The initial story pulls you in. You want to know who is F. Scott Feinstadt. You'll find yourself sucked into Louise's obsession of trying to separate the two. I don't understand Louise's obsession with the dead Scott Feinstadt because it seemed like he treated her like crap. But, I guess you have to understand the naivety of teenage love. Then, there's her best friend Missy, who, I don't even know why Louise is friends with her at all. Anyways, it was an okay book with a so-so ending."
This review is a bit convoluted, and for that i apologize. The novel itself was so-so. I was a quick read, but I didn't find the characters particularly interesting. I KNEW the characters and could understand the basis of all their intertwined relationships (isn't that what the book is actually about? What shapes our relationships and how they shape us?) but I didn't really LIKE them. I understood their actions and why they did what they did. But I just didn't....like them. Didn't like their choices, didn't like the results.
I'm rather fond of second chances in love, but color me jaded...I don't believe in them anymore. Well, the idea of entertaining and encouraging hope seems kind of misleading.
I didn't care too much for the story or the characters; in fact, I don't feel like the protagonist really grew or learned much at the end. Mainly I just liked the premise. I can see how someone much older than me might like the premise, too.

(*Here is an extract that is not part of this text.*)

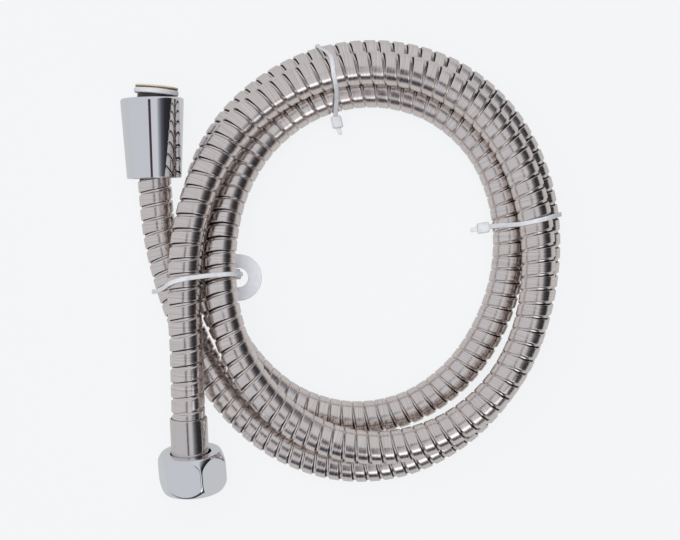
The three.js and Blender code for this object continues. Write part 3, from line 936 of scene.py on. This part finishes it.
def shade_world():
    world = bpy.data.worlds.new("studio")
    world.use_nodes = True
    scene.world = world
    nodes, links = world.node_tree.nodes, world.node_tree.links
    direction = nodes.new("ShaderNodeTexCoord")
    split = nodes.new("ShaderNodeSeparateXYZ")
    links.new(direction.outputs["Generated"], split.inputs["Vector"])

    def across(axis, stops):
        shifted = nodes.new("ShaderNodeMapRange")
        shifted.inputs["From Min"].default_value = -1
        ramp = nodes.new("ShaderNodeValToRGB")
        fill_ramp(ramp, stops)
        links.new(split.outputs[axis], shifted.inputs["Value"])
        links.new(shifted.outputs["Result"], ramp.inputs["Fac"])
        return ramp.outputs["Color"]

    def product(first, second, factor=None):
        mix = nodes.new("ShaderNodeMix")
        mix.data_type = "RGBA"
        mix.blend_type = "MULTIPLY"
        mix.inputs["Factor"].default_value = 1
        if factor is not None:
            links.new(factor, mix.inputs["Factor"])
        links.new(first, mix.inputs[MIX_FIRST])
        links.new(second, mix.inputs[MIX_SECOND])
        return mix.outputs[MIX_RESULT]

    panels = across("X", [
        (-1.0, (0.60, 0.61, 0.645)), (-0.10, (0.60, 0.61, 0.645)), (-0.05, (0.62, 0.63, 0.66)),
        (0.38, (0.64, 0.65, 0.68)), (0.50, (0.30, 0.31, 0.34)), (0.64, (0.10, 0.10, 0.12)),
        (0.80, (0.03, 0.03, 0.035)), (1.0, (0.02, 0.02, 0.02)),
    ])
    gap = across("X", [
        (-0.145, (1, 1, 1)), (-0.13, (0.12, 0.08, 0.085)),
        (0.015, (0.08, 0.05, 0.055)), (0.035, (1, 1, 1)),
    ])
    gap_reach = across("Y", [
        (-0.64, (0, 0, 0)), (-0.58, (1, 1, 1)), (0.02, (1, 1, 1)), (0.08, (0, 0, 0)),
    ])
    front = across("Y", [
        (-1.0, (0.05, 0.05, 0.07)), (-0.88, (0.08, 0.08, 0.11)),
        (-0.80, (0.5, 0.5, 0.52)), (-0.74, (1, 1, 1)),
    ])
    room = product(product(panels, gap, gap_reach), front)

    # The camera sees plain paper past the part
    path = nodes.new("ShaderNodeLightPath")
    shown = nodes.new("ShaderNodeMix")
    shown.data_type = "RGBA"
    shown.inputs[MIX_SECOND].default_value = (*PAPER_WHITE, 1)
    links.new(path.outputs["Is Camera Ray"], shown.inputs["Factor"])
    links.new(room, shown.inputs[MIX_FIRST])
    links.new(shown.outputs[MIX_RESULT], nodes["Background"].inputs["Color"])


shade_world()


def softbox(name, direction, distance, size, radiance):
    light = bpy.data.lights.new(name, "AREA")
    light.shape = "RECTANGLE"
    light.size, light.size_y = size
    light.energy = radiance * math.pi * size[0] * size[1]
    box = bpy.data.objects.new(name, light)
    box.location = Vector(direction).normalized() * distance
    box.rotation_euler = (-Vector(direction)).to_track_quat("-Z", "Y").to_euler()
    scene.collection.objects.link(box)
    return box


softbox("front_right_softbox", (0.36, -0.70, 0.61), 1.0, (0.78, 0.28), 1.15)


# Light for the plastics alone, which the metal doesn't reflect
fill = softbox("plastic_fill", (-0.1, 0.1, 1), 1.5, (1.6, 1.6), 1.8)
fill.visible_glossy = False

At first, I was really not into this story. It was hard to know whether to accept it as allegory, or to buy some supernatural aspect. That debate turned out to be an unnecessary distraction. The novel has been surprising in the way that it has made me think about love as a loved one ages and grows... it postulates that love shouldn't want a loved one to stay young forever, but to eventually grow old.
This story is so wistful, powerful and gripping in its longing for lost love. It is the sort of book that makes one question love, fate, destiny and passion. I kept thinking of the one I’d lost and wondering what I’d do if that person walked back into my life. Lyrical, eager and lustful, practically from the very first page when the heroine is musing about all the boys she sees around her, this is the kind of novel that can sweep you off your feet and render you breathless.
Reminds me of Mrs. Calaban. A divorced woman with a long dead boyfriend from high school meets "him" again and falls in love. Lots of fun with her conniving best friend Missy, her sex-addict husband George and F. Scott - the reincarnation of her old boyfriend. An easy read with high entertainment value. Took no time to plow through this story.
If there were half stars, I'd give this three and a half, it was a good book. What an interesting concept - a young man comes into the narrator's life that has the same name and the same face as a boy she loved in high school that died. It toes the line of ghosts/etc without going all the way into supernatural.
I started to read this book in a store and only was able to read the first few pages but it got me hooked. Then when i saw it on a discount books table a few months later I immediately picked it up! Its a great fun read for the summer about love/lust/college romances.
I'm sort of neutral about this book. While I didn't really buy into the story line I did find myself reading it pretty quickly and not wanting to put it down.
I guess I would call it a mildly entertaining short read if you are looking for something light to read.
Swept into the sexy story and relationship issues but ultimately disliked the protagonist too much to love the book. Supporting characters mostly unsavory as well. Also a little hard to believe the premise and the fact that this mature woman could not get over a high school romance.
Louise gets a second chance at her first love when she meets his doppelganger many years later. All characters in this story lacked any sort of passion such subject might be inclined to have.